Saturday, December 13, 2008

Urban blight or adaptive reuse: which model will come out of Detroit?

On the Op-Ed page of today's Times, Detroit journalist Bill McGraw offers a picture of the past as future in "When the Cars Go Away":
This week, as Washington has tried to decide whether to rescue the automobile industry, Americans have wondered what it looks like when a giant automobile company goes under. The answer can be found in Detroit.
His point--with the old Packard company as Exhibit A--is that the failure of the big automakers would be a social disaster.  No doubt. Inefficient cars produced by inefficient companies will nonetheless still have to go away, though what will follow is very much within human control and need not correspond to the vision that he sketches.

The essay, however, is in some ways most interesting for its impassioned description of the huge formerly state-of-the art plant, which is decaying for a variety of reasons and whose ownership is a matter of legal dispute:  
So the property is virtually abandoned, and much of it has been empty for years. Almost all the windows in the four- and five-story buildings — thousands of them — are broken. The bricks and masonry are crumbling, and two large enclosed bridges that soar over streets are falling apart. Part of one of the large passageways recently collapsed onto Bellevue Avenue, and still sits there, blocking the street.

Some floors have caved in because metal scrappers have cut out the I-beams. Vast rooms are filled with trash, from old shoes to unwanted pleasure boats.

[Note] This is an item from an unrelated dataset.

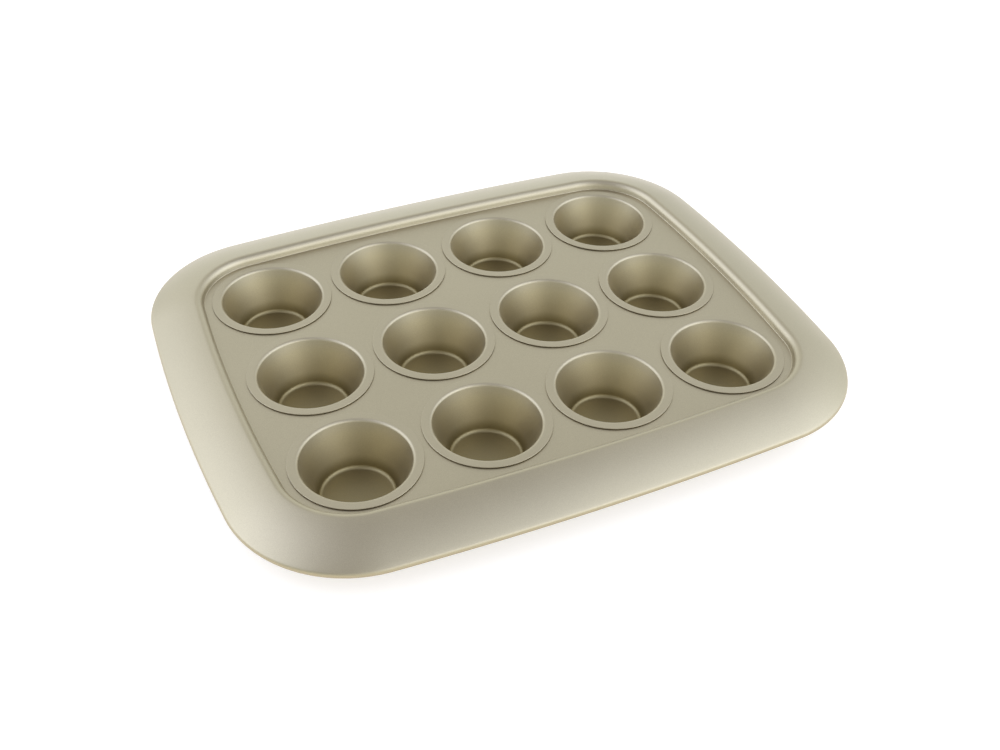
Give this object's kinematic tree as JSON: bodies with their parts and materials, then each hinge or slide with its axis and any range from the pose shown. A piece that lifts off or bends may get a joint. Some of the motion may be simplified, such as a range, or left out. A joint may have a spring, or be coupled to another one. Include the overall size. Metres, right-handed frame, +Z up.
{
  "type": "muffin tin",
  "caption": "Muffin tin: drawn round cups set in a recessed pressed deck with a broad sloping rim rolled round a wire.",
  "frame": {"origin": "middle of the cup grid, level with the undersides of the cups that the tin stands on", "axes": "+X along the longer side (the rows of four cups), +Y along the shorter side, +Z up out of the cups"},
  "size_m": [0.4348, 0.3516, 0.0362],
  "materials": {
    "tray_coating": "satin champagne-gold non-stick coating with a fine metallic grain",
    "cup_coating": "satin champagne-gold non-stick coating with a fine metallic grain",
    "steel_wire": "plain drawn steel wire"
  },
  "bodies": {
    "root": {"tray_frame": "tray_coating", "rim_wire": "steel_wire", "cup_row1_column1": "cup_coating", "cup_row1_column2": "cup_coating", "cup_row1_column3": "cup_coating", "cup_row1_column4": "cup_coating", "cup_row2_column1": "cup_coating", "cup_row2_column2": "cup_coating", "cup_row2_column3": "cup_coating", "cup_row2_column4": "cup_coating", "cup_row3_column1": "cup_coating", "cup_row3_column2": "cup_coating", "cup_row3_column3": "cup_coating", "cup_row3_column4": "cup_coating"}
  },
  "joints": []
}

Nature has reasserted itself: Trees grow on the roof and moss has spread inside. Chalky stalactites hang from ceilings, apparently the result of rain coursing through the walls.

Water from broken pipes collects into small lakes, freezes during the Michigan winters, then breaks up in spring and runs out of the plant onto neighboring streets. The plant is home to wild dogs, feral cats, homeless people. Arson is a regular event.

In its day, when Detroit was the Silicon Valley of the early 20th century, the Packard complex was a center for innovation. In 1905, the architect Albert Kahn designed Building No. 10 with reinforced steel concrete, creating an airy, spacious workspace. Such construction revolutionized the building of factories around the world.
Like McGraw, one wonders what might have been.  Adaptive reuse of factories to revitalize urban areas and provide new jobs should be part of any major economic and technological transition, and a plan from the start, not an afterthought--or, perish the thought--as here, something that no one thought of until it was too late.